The excess vehicles I had parked (without permission) on this particular day were my backhoe, a 3-axle equipment trailer, my fairly new Tundra pickup along with my fairly old and totaled Tundra. Also, my Corvette was parked on the same lot. I’ve always thought that the Vette gives just a little bit of class to my redneck parking lot.
Because of the dry and flammable conditions, I turned on a faucet, stretched the hose out to the edge of our grass and started spraying down my sibling’s lot to keep the vehicles safe. In order to provide adequate emergency fire suppression, I had to apply substantial pressure at the end of the hose with my thumb so the water would jet out just enough to douse the flames.
I eliminated most of the smoke and flames with my garden-hose efforts. I figured it was good enough and since the fire had already made us late, Michele and I headed for our high school class reunion. I was looking forward to seeing all the old friends.
Some have died. Most don’t care and a few more just couldn’t make it. My class had a tad over 5% at the picnic.
I have learned through vast experience that most longtime friends are not as lonesome for company as I must be. There have been times when I’ve spent a lot of time trying to track down acquaintances from the past. Usually, they are not near as excited to hear from me as I was to renew our friendship as I tracked them down.
As I thought about it tonight, I would guess that same reunion average of 5% probably also applies to friends from the past who want to hear from me. Most just don’t have the drive to socialize and reminisce with past pals. So I guess class reunions are for the socially needy 5% like me who like to stay in touch with old friends.
Admittedly, this situation has always kind of bugged me. However, after thinking about it tonight, I realize that all these past pals are not the ones with the problem. I am. In spite of the new facts I’ve just come to grips with, I’ll probably keep going to the get-togethers until I die.
So there was a guy there that I’ve been good friends with for decades. However, a couple of years ago I posted a piece on Facebook about how the Clinton’s trashed the White House when they were leaving at the end of their rainbow term. I wondered aloud if Obama was going to do the same? The truth is when looking back, I don’t think that stuff ever happened but it was entertaining news at the time.
Other people posted on my thread, making fun of the Clintons which ticked my buddy off. I guess during the time since I had last talked to him, he had gone from Rep to Demo on me. Because of the other’s comments, he blew up and deleted me as a friend. I messaged him and apologized to no avail. I chalked him up as having a shaky and shallow foundation.
I wondered if he would be at the reunion and still harbor a grudge. He was and did. It so happened that a lady at the get-together was talking to this same guy as I stood in back of them; ten feet in front of her but behind him. I could hear her say “There’s Ben Casper, his book is the funniest book I’ve ever read.”
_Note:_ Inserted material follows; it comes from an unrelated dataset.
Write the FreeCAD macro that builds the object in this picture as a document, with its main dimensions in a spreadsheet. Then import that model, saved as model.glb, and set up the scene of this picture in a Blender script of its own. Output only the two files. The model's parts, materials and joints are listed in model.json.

I was pleased to get the endorsement but also knew this was a critical moment concerning me and this guy. If he turned around, I figured we were still buds. If he didn’t, our friendship was toast just like those weeds I had burned earlier in the day.
He didn’t turn around. It put a damper on my socialistic mood for a few minutes but after lunch, I decided to make or break the relationship. I located him, walked over and started talking to him. The friendship thawed and even warmed back up. I’m glad I made the effort as I can deduct him from my list of icy former pals.
We drove home from the reunion about 5 hours later. As I pulled into my driveway, I could see one of my neighbors was standing by my sister’s lot, trying to spray the smoking dry grass that had come back to life during our absence. I told Sandy thank-you and took over the hose. I was grateful everything was still intact. That fiberglass Corvette body would have notified me with smoke signals at the reunion 20 miles away if it had caught fire.